Menurut laporan Komnas HAM, setidaknya tujuh orang tewas, dan puluhan lainnya mengalami luka-luka. Namun, data ini dianggap tidak mencakup keseluruhan korban, dengan banyak pihak menyebutkan bahwa jumlah korban sebenarnya jauh lebih tinggi. Tragedi ini tidak hanya menyoroti kegagalan negara dalam melindungi hak-hak dasar warganya, tetapi juga memperlihatkan betapa rentannya kehidupan sipil di tengah ketegangan politik.
Siapa yang Harus Bertanggung Jawab?
Hingga saat ini, belum ada satu pun pihak yang secara tegas dinyatakan bertanggung jawab atas Peristiwa Semanggi II. Upaya untuk menuntut keadilan melalui jalur hukum kerap berhadapan dengan berbagai kendala, baik di tingkat nasional maupun internasional. Berikut adalah beberapa pihak yang seharusnya memiliki tanggung jawab atas tragedi ini:
1. Militer dan Aparat Keamanan
Aparat keamanan yang bertindak di lapangan jelas merupakan pelaku utama dari kekerasan yang terjadi pada saat itu. Militer dan polisi menggunakan kekerasan berlebihan terhadap demonstran yang pada dasarnya menjalankan hak konstitusional mereka untuk menyuarakan pendapat. Meski demikian, hingga kini, para komandan dan prajurit yang terlibat dalam peristiwa tersebut belum pernah diadili atau diproses secara hukum yang transparan. Ini menimbulkan pertanyaan mendasar tentang akuntabilitas militer dan polisi dalam sistem demokrasi Indonesia.

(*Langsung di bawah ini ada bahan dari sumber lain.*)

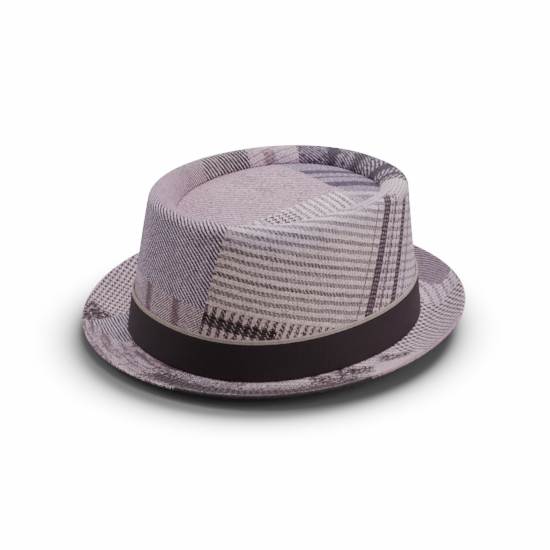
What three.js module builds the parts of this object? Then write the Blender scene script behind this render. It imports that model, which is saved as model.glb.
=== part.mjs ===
// Porkpie hat in patchwork cloth: a sloping crown with a rounded rim and a dished top,
// a short turned-up brim, a dark ribbon round the foot of the crown and a pale corded
// edging above the ribbon. Millimetres, +Z up. The wearer faces -Y and the wearer's
// left is +X. The flat underside of the brim's root lies on z = 0.
import * as THREE from "three";

// Cloth
const CLOTH = 2.0;
const CLEAR = 0.3;

// Crown, measured on its outside
const FOOT_LENGTH = 199.0;
const FOOT_WIDTH = 168.6;
const FOOT_FULLNESS = 0.026;
const CROWN_HEIGHT = 98.0;
const RIDGE_LENGTH = 168.2;
const RIDGE_WIDTH = 120.0;
const RIDGE_SQUARENESS = 2.26;
const RIDGE_FULLNESS = 0.067;
const RIDGE_SETBACK = 3.2;
const RIM_RADIUS = 7.0;

// Dished top
const WELL_INSET = 10.5;
const WELL_DEPTH = 12.0;
const TIP_RISE = 5.0;

// Brim
const BRIM_WIDTH = 36.5;
const BRIM_LIFT = 15.0;
const BRIM_FLAT = 4.0;
const BRIM_BEND = 1.7;

// Ribbon and its edging
const RIBBON_HEIGHT = 24.5;
const RIBBON_THICK = 1.2;
const EDGING_HEIGHT = 4.2;
const EDGING_THICK = 1.5;

// Set of the whole along Y, which brings the middle of its outline over the origin
const SHIFT = 2.3;

// Five stations from the front round to the back, the same on both sides.
// Each column is a share of the size it is named after.
const STATIONS = [
  { at: "front", height: 1.0, inset: 1.27, depth: 1.39, brim: 0.85, lift: 0.413 },
  { at: "front quarter", height: 0.997, inset: 0.94, depth: 1.27, brim: 0.937, lift: 0.529 },
  { at: "side", height: 0.982, inset: 0.63, depth: 0.99, brim: 1.0, lift: 0.873 },
  { at: "back quarter", height: 0.934, inset: 1.01, depth: 0.705, brim: 0.846, lift: 1.0 },
  { at: "back", height: 0.898, inset: 1.38, depth: 0.59, brim: 0.72, lift: 0.9 },
];

const AROUND = 72;

// Smooth curve through one column of the stations, as a cosine series in the angle from the front.
function roundCurve(column, size) {
  const last = STATIONS.length - 1;
  const half = (i) => (i === 0 || i === last ? 0.5 : 1);
  const terms = STATIONS.map((_, k) => {
    const sum = STATIONS.reduce(
      (total, row, j) => total + half(j) * row[column] * Math.cos((j * k * Math.PI) / last),
      0,
    );
    return (2 / last) * half(k) * sum * size;
  });
  return (angle) => terms.reduce((total, term, k) => total + term * Math.cos(k * angle), 0);
}

const ridgeHeight = roundCurve("height", CROWN_HEIGHT);
const wellInset = roundCurve("inset", WELL_INSET);
const wellDepth = roundCurve("depth", WELL_DEPTH);
const brimWidth = roundCurve("brim", BRIM_WIDTH);
const brimLift = roundCurve("lift", BRIM_LIFT);

// Foot of the crown: an oval a little fuller at the front.
function foot(angle) {
  const x = (FOOT_WIDTH / 2) * Math.sin(angle) * (1 + FOOT_FULLNESS * Math.cos(angle));
  const y = (-FOOT_LENGTH / 2) * Math.cos(angle);
  return new THREE.Vector2(x, y + SHIFT);
}

// Ridge of the rim: a squarer, smaller oval, taken at the same bearing as the foot.
function ridge(angle) {
  const bearing = Math.atan2(FOOT_WIDTH * Math.sin(angle), FOOT_LENGTH * Math.cos(angle));
  const across = Math.abs(Math.sin(bearing) / (RIDGE_WIDTH / 2)) ** RIDGE_SQUARENESS;
  const along = Math.abs(Math.cos(bearing) / (RIDGE_LENGTH / 2)) ** RIDGE_SQUARENESS;
  const reach = (across + along) ** (-1 / RIDGE_SQUARENESS);
  const x = reach * Math.sin(bearing) * (1 + RIDGE_FULLNESS * Math.cos(bearing));
  const y = -reach * Math.cos(bearing);
  return new THREE.Vector2(x, y + RIDGE_SETBACK + SHIFT);
}

// Point beside an oval, a distance out along its normal and at a height.
function beside(oval, angle, out, z) {
  const step = 0.01;
  const along = oval(angle + step).sub(oval(angle - step)).normalize();
  const at = oval(angle);
  return new THREE.Vector3(at.x + along.y * out, at.y - along.x * out, z);
}

// Closed mesh from rows of points: each row runs round the hat, and the rows follow each other
// round the section, so the last row joins the first.
function ringMesh(name, color, rows) {
  const points = rows.flat();
  const index = [];
  for (let r = 0; r < rows.length; r += 1) {
    const next = (r + 1) % rows.length;
    for (let i = 0; i < AROUND; i += 1) {
      const j = (i + 1) % AROUND;
      const a = r * AROUND + i;
      const b = r * AROUND + j;
      const c = next * AROUND + j;
      const d = next * AROUND + i;
      index.push(a, b, c, a, c, d);
    }
  }
  return meshOf(name, color, points, index);
}

function meshOf(name, color, points, index) {
  const geometry = new THREE.BufferGeometry().setFromPoints(points);
  geometry.setIndex(index);
  geometry.computeVertexNormals();
  const mesh = new THREE.Mesh(geometry, new THREE.MeshStandardMaterial({ color }));
  mesh.name = name;
  return mesh;
}

const ANGLES = Array.from({ length: AROUND }, (_, i) => (i * 2 * Math.PI) / AROUND);
const rowOf = (place) => ANGLES.map(place);

// Crown side: up the wall, over the rim and down the inner wall to the seam of the dished top.
// The wall's foot stands just clear of the brim's root.
const FOOT_Z = CLOTH + CLEAR;
const RIM_START = 78;

function wallTop(angle) {
  const turn = THREE.MathUtils.degToRad(RIM_START);
  const z = ridgeHeight(angle) - RIM_RADIUS * (1 - Math.cos(turn));
  return beside(ridge, angle, RIM_RADIUS * Math.sin(turn), z);
}

function wallAt(angle, share) {
  const low = beside(foot, angle, 0, FOOT_Z);
  return low.lerp(wallTop(angle), share);
}

function rimAt(angle, degrees) {
  const turn = THREE.MathUtils.degToRad(degrees);
  const z = ridgeHeight(angle) - RIM_RADIUS * (1 - Math.cos(turn));
  return beside(ridge, angle, RIM_RADIUS * Math.sin(turn), z);
}

function innerAt(angle, share) {
  const turn = THREE.MathUtils.degToRad(80);
  const out = -wellInset(angle) * (Math.sin(turn * share) / Math.sin(turn));
  const drop = wellDepth(angle) * ((1 - Math.cos(turn * share)) / (1 - Math.cos(turn)));
  return beside(ridge, angle, out, ridgeHeight(angle) - drop);
}

// Second face of a cloth sheet, its thickness behind the first; both edges are cut level.
function clothBehind(rows) {
  const last = rows.length - 1;
  return rows.map((row, r) =>
    row.map((point, i) => {
      const before = row[(i + AROUND - 1) % AROUND];
      const after = row[(i + 1) % AROUND];
      const up = rows[Math.min(r + 1, last)][i].clone().sub(rows[Math.max(r - 1, 0)][i]);
      const normal = after.clone().sub(before).cross(up).normalize();
      const behind = point.clone().addScaledVector(normal, -CLOTH);
      if (r === 0 || r === last) behind.z = point.z;
      return behind;
    }),
  );
}

function crownSide() {
  const outside = [
    ...[0, 0.25, 0.5, 0.75].map((share) => rowOf((angle) => wallAt(angle, share))),
    ...[RIM_START, 58, 38, 19, 0].map((turn) => rowOf((angle) => rimAt(angle, turn))),
    ...[0.25, 0.45, 0.65, 0.83, 1].map((share) => rowOf((angle) => innerAt(angle, share))),
  ];
  const inside = clothBehind(outside).reverse();
  return ringMesh("crown_side", 0x8f7f88, [...outside, ...inside]);
}

// Crown tip: a dished oval panel. Its margin lies just under the end of the inner wall and the
// middle swells up as a low plateau.
function tipPoint(angle, share, rise) {
  const edge = beside(ridge, angle, -wellInset(angle), 0);
  const middle = new THREE.Vector3(0, RIDGE_SETBACK + SHIFT, 0);
  const seam = ridgeHeight(angle) - wellDepth(angle);
  const level = (ridgeHeight(0) - wellDepth(0) + ridgeHeight(Math.PI) - wellDepth(Math.PI)) / 2;
  const point = middle.lerp(edge, share);
  const swell = TIP_RISE * (1 - share ** 4);
  point.z = level + (seam - level) * share ** 2 + swell - CLEAR + rise;
  return point;
}

function tipMargin(angle, rise) {
  const z = ridgeHeight(angle) - wellDepth(angle) - CLEAR + rise;
  return beside(ridge, angle, -wellInset(angle) + CLOTH * 0.85, z);
}

function crownTip() {
  const shares = [1, 0.94, 0.86, 0.74, 0.58, 0.38, 0.18];
  const face = (rise) => [
    rowOf((angle) => tipMargin(angle, rise)),
    ...shares.map((share) => rowOf((angle) => tipPoint(angle, share, rise))),
  ];
  const above = face(0);
  const below = face(-CLOTH);
  const rows = [...below.slice().reverse(), ...above];
  const points = [...rows.flat(), tipPoint(0, 0, -CLOTH), tipPoint(0, 0, 0)];
  const bottom = points.length - 2;
  const top = points.length - 1;
  const index = [];
  for (let i = 0; i < AROUND; i += 1) {
    const j = (i + 1) % AROUND;
    index.push(bottom, j, i);
    for (let r = 0; r < rows.length - 1; r += 1) {
      const a = r * AROUND;
      const b = (r + 1) * AROUND;
      index.push(a + i, a + j, b + j, a + i, b + j, b + i);
    }
    const end = (rows.length - 1) * AROUND;
    index.push(end + i, end + j, top);
  }
  return meshOf("crown_tip", 0xb8a6b0, points, index);
}

// Brim: a flat root that carries the crown's foot, then a sheet that bends up to a rounded edge.
// Its inner edge is flush with the inside of the crown.
function brimPoint(angle, share, side) {
  const reach = brimWidth(angle) - CLOTH / 2;
  const rise = brimLift(angle) - CLOTH / 2;
  const out = BRIM_FLAT + (reach - BRIM_FLAT) * share;
  const z = CLOTH / 2 + rise * share ** BRIM_BEND;
  const slope = (rise * BRIM_BEND * share ** (BRIM_BEND - 1)) / (reach - BRIM_FLAT);
  const tilt = Math.atan(slope);
  const turn = tilt + THREE.MathUtils.degToRad(side);
  const half = CLOTH / 2;
  return beside(foot, angle, out + half * Math.cos(turn), z + half * Math.sin(turn));
}

function brim() {
  const shares = [0, 0.16, 0.32, 0.48, 0.64, 0.82];
  const rows = [
    rowOf((angle) => beside(foot, angle, -CLOTH, CLOTH)),
    rowOf((angle) => beside(foot, angle, -CLOTH, 0)),
    ...shares.map((share) => rowOf((angle) => brimPoint(angle, share, -90))),
    ...[-90, -45, 0, 45, 90].map((side) => rowOf((angle) => brimPoint(angle, 1, side))),
    ...shares.slice().reverse().map((share) => rowOf((angle) => brimPoint(angle, share, 90))),
  ];
  return ringMesh("brim", 0xa3939e, rows);
}

// Ribbon and edging: bands that follow the slope of the wall, just clear of it.
function bandRow(z, out) {
  return rowOf((angle) => {
    const top = wallTop(angle);
    const point = wallAt(angle, (z - FOOT_Z) / (top.z - FOOT_Z));
    return point.add(beside(foot, angle, out, 0).sub(beside(foot, angle, 0, 0)));
  });
}

const RIBBON_LOW = FOOT_Z + CLEAR;
const RIBBON_TOP = RIBBON_LOW + RIBBON_HEIGHT;

function hatband() {
  const inner = CLEAR;
  const outer = CLEAR + RIBBON_THICK;
  const soft = RIBBON_THICK * 0.3;
  const rows = [
    bandRow(RIBBON_TOP, inner),
    bandRow(RIBBON_LOW, inner),
    bandRow(RIBBON_LOW, outer - soft),
    bandRow(RIBBON_LOW + soft, outer),
    bandRow(RIBBON_TOP - soft, outer),
    bandRow(RIBBON_TOP, outer - soft),
  ];
  return ringMesh("hatband", 0x33282c, rows);
}

// Two round cords side by side with a groove between them, on a flat back.
const CORD_SECTION = [
  { up: 0.0, out: 0.45 },
  { up: 0.1, out: 0.88 },
  { up: 0.27, out: 1.0 },
  { up: 0.42, out: 0.85 },
  { up: 0.5, out: 0.55 },
  { up: 0.58, out: 0.85 },
  { up: 0.73, out: 1.0 },
  { up: 0.9, out: 0.88 },
  { up: 1.0, out: 0.45 },
];

function hatbandTrim() {
  const low = RIBBON_TOP + CLEAR;
  const rows = [
    bandRow(low + EDGING_HEIGHT, CLEAR),
    bandRow(low, CLEAR),
    ...CORD_SECTION.map((row) => bandRow(low + EDGING_HEIGHT * row.up, CLEAR + EDGING_THICK * row.out)),
  ];
  return ringMesh("hatband_trim", 0xc9b9b3, rows);
}

const group = new THREE.Group();
group.add(crownSide());
group.add(crownTip());
group.add(brim());
group.add(hatband());
group.add(hatbandTrim());

export default group;
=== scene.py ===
import math
import bmesh
import bpy
import mathutils
import numpy as np
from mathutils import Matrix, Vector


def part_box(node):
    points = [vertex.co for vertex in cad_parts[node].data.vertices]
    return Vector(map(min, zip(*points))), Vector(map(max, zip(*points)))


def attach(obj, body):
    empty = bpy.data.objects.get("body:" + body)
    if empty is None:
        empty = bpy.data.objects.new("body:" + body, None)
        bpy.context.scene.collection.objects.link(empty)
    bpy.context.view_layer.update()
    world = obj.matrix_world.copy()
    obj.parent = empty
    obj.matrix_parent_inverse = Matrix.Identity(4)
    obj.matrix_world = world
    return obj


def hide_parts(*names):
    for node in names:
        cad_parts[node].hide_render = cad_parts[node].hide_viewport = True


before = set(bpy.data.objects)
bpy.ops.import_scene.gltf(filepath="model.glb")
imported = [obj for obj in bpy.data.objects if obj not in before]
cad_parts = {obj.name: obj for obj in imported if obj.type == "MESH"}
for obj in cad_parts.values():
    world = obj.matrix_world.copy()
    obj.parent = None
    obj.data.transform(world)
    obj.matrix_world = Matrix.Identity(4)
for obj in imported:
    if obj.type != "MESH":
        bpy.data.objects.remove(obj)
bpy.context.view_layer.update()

# Camera
# It stands in front of the hat on the wearer's left, 1.5 m away, and looks a little down.
camera_turn = math.radians(47.48)
camera_rise = math.radians(25.10)
camera_away = 1.5
camera_lens_mm = 151.27
film_mm = 36.0
aim = np.array([-0.0015, 0.0006, 0.0306])

camera_back = np.array([
    math.sin(camera_turn) * math.cos(camera_rise),
    -math.cos(camera_turn) * math.cos(camera_rise),
    math.sin(camera_rise),
])
camera_right = np.array([math.cos(camera_turn), math.sin(camera_turn), 0.0])
camera_up = np.cross(camera_back, camera_right)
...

2. Pemerintah Era Reformasi
Pada saat itu, Presiden BJ Habibie sedang memimpin transisi dari Orde Baru menuju pemerintahan yang lebih demokratis. Meski begitu, respons negara terhadap aksi damai ini masih kental dengan nuansa represif khas Orde Baru. Pemerintah seharusnya bertanggung jawab atas perintah yang diberikan kepada aparat keamanan dan memastikan bahwa tidak ada penggunaan kekerasan berlebihan terhadap warga sipil. Namun, dalam kenyataannya, pemerintahan saat itu tampak lebih fokus pada stabilitas politik daripada penegakan hak asasi manusia.